Dataset items
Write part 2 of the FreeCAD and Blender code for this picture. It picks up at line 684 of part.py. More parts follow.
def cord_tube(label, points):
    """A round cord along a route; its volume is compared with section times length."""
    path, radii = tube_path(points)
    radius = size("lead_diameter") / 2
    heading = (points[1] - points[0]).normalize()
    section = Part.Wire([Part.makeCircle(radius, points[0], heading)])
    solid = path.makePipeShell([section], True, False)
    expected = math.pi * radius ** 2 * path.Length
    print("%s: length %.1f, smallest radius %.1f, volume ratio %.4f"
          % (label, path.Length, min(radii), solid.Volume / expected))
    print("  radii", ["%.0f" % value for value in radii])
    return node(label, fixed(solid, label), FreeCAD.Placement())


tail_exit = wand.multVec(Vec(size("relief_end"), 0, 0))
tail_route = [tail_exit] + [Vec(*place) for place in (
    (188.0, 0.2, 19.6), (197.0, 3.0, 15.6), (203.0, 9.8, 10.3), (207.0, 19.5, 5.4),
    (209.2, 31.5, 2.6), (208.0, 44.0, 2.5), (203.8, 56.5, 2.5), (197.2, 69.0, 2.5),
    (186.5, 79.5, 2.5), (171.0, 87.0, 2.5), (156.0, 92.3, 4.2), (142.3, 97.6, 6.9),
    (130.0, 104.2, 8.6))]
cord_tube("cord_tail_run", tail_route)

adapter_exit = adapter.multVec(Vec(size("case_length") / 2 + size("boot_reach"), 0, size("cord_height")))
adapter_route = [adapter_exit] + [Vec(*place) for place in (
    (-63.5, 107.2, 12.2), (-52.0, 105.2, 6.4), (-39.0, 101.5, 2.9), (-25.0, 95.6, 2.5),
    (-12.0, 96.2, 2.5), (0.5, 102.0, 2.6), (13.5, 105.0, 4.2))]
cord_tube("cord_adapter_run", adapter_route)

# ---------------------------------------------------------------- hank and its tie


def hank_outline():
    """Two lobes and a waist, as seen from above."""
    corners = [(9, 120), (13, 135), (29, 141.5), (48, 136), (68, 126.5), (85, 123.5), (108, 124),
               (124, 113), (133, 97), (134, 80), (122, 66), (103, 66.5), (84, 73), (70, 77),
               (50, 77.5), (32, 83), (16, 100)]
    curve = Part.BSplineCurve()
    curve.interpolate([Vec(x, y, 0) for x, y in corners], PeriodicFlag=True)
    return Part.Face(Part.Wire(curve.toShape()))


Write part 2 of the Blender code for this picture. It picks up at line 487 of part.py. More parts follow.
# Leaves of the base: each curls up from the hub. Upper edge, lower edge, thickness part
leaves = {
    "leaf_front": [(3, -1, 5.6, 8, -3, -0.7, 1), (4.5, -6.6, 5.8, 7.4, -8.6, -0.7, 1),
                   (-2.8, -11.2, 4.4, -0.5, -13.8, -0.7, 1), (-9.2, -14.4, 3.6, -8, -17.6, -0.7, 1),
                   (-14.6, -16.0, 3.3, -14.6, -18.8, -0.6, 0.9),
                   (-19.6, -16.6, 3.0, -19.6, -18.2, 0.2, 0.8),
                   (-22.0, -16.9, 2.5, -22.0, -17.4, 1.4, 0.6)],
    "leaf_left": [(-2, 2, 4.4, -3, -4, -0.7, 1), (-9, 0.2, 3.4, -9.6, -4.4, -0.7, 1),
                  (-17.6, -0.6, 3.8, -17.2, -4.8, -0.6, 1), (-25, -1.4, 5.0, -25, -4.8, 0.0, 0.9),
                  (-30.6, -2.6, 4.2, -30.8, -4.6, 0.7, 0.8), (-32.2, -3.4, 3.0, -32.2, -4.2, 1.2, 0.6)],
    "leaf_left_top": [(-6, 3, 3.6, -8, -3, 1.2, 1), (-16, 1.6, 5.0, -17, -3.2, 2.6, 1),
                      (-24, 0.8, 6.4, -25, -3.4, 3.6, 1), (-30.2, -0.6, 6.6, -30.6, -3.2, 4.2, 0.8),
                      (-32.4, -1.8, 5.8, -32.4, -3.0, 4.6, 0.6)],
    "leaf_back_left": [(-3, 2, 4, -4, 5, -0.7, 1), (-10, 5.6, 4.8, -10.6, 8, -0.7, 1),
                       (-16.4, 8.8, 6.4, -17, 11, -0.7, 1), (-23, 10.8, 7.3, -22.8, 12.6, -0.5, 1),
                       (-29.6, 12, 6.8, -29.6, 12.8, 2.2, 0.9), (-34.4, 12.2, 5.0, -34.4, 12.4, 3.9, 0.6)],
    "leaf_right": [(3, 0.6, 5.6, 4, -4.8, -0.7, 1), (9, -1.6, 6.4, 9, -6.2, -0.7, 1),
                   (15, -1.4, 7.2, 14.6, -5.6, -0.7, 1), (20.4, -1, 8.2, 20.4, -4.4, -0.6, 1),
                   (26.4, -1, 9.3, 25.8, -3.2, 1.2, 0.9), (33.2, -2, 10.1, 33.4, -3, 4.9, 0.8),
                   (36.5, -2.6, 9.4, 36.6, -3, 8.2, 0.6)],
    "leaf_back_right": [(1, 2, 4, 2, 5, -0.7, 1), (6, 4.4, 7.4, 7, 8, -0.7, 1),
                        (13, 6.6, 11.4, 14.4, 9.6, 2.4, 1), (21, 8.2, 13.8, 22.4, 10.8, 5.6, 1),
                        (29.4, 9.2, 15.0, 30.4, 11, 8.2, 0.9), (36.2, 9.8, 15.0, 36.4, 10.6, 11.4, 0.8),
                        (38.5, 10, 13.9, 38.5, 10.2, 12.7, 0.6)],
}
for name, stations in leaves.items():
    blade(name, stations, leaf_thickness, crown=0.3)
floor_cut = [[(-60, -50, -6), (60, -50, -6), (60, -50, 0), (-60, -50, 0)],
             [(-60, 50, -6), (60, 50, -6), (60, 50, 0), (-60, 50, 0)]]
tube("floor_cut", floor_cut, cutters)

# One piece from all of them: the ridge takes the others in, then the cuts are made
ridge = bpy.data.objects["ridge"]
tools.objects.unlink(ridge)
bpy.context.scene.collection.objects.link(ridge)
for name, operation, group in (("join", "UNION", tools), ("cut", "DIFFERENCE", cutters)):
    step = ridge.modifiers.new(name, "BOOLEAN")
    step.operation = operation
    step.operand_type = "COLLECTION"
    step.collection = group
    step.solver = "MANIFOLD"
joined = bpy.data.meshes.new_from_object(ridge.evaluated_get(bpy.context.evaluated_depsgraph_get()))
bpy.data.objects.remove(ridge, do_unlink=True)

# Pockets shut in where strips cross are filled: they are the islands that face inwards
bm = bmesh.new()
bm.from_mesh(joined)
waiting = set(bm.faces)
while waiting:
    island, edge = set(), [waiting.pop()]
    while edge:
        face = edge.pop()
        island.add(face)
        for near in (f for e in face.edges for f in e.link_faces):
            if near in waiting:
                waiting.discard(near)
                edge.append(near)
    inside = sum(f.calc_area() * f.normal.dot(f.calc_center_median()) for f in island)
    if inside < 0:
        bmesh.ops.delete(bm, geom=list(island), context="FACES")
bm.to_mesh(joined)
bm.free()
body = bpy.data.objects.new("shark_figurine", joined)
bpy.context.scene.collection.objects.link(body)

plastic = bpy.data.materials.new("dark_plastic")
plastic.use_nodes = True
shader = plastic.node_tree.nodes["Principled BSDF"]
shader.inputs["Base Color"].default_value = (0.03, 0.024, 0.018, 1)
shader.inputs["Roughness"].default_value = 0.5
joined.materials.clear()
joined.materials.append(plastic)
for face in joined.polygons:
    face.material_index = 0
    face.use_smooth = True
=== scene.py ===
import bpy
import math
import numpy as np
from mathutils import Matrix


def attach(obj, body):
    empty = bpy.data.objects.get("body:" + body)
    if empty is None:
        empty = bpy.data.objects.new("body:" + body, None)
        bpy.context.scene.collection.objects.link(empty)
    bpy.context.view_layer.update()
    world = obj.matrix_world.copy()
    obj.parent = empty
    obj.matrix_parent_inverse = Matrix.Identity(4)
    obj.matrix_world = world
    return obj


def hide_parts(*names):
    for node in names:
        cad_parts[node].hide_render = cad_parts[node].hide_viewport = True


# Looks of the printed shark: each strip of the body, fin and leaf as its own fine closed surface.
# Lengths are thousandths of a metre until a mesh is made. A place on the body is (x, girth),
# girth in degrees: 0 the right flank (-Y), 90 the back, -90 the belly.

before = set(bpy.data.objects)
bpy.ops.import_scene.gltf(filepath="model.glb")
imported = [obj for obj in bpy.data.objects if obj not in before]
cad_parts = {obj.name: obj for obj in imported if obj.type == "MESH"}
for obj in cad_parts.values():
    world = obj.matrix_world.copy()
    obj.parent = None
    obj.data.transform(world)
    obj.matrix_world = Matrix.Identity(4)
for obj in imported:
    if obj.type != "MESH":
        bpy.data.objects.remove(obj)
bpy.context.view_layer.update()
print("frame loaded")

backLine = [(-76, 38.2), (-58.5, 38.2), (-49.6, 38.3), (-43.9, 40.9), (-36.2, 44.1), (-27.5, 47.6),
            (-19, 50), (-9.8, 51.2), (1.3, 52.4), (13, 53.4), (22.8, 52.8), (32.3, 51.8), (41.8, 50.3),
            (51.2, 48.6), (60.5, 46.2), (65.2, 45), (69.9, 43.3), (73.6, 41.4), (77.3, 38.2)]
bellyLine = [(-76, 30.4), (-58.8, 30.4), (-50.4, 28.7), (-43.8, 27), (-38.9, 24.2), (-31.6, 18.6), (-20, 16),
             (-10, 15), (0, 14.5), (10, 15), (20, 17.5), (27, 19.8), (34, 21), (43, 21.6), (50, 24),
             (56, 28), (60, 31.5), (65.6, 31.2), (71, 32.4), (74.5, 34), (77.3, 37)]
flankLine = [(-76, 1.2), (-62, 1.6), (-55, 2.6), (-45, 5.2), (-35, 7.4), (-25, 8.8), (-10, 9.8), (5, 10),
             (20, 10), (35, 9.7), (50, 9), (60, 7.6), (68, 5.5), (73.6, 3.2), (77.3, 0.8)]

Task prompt
Starting at the line that contains "in imported if", output each remaining line of the listing, the last line included, exactly as it appears.

Exercise result
cad_parts = {obj.name: obj for obj in imported if obj.type == "MESH"}
for obj in cad_parts.values():
    world = obj.matrix_world.copy()
    obj.parent = None
    obj.data.transform(world)
    obj.matrix_world = Matrix.Identity(4)
for obj in imported:
    if obj.type != "MESH":
        bpy.data.objects.remove(obj)
bpy.context.view_layer.update()
print("frame loaded")

backLine = [(-76, 38.2), (-58.5, 38.2), (-49.6, 38.3), (-43.9, 40.9), (-36.2, 44.1), (-27.5, 47.6),
            (-19, 50), (-9.8, 51.2), (1.3, 52.4), (13, 53.4), (22.8, 52.8), (32.3, 51.8), (41.8, 50.3),
            (51.2, 48.6), (60.5, 46.2), (65.2, 45), (69.9, 43.3), (73.6, 41.4), (77.3, 38.2)]
bellyLine = [(-76, 30.4), (-58.8, 30.4), (-50.4, 28.7), (-43.8, 27), (-38.9, 24.2), (-31.6, 18.6), (-20, 16),
             (-10, 15), (0, 14.5), (10, 15), (20, 17.5), (27, 19.8), (34, 21), (43, 21.6), (50, 24),
             (56, 28), (60, 31.5), (65.6, 31.2), (71, 32.4), (74.5, 34), (77.3, 37)]
flankLine = [(-76, 1.2), (-62, 1.6), (-55, 2.6), (-45, 5.2), (-35, 7.4), (-25, 8.8), (-10, 9.8), (5, 10),
             (20, 10), (35, 9.7), (50, 9), (60, 7.6), (68, 5.5), (73.6, 3.2), (77.3, 0.8)]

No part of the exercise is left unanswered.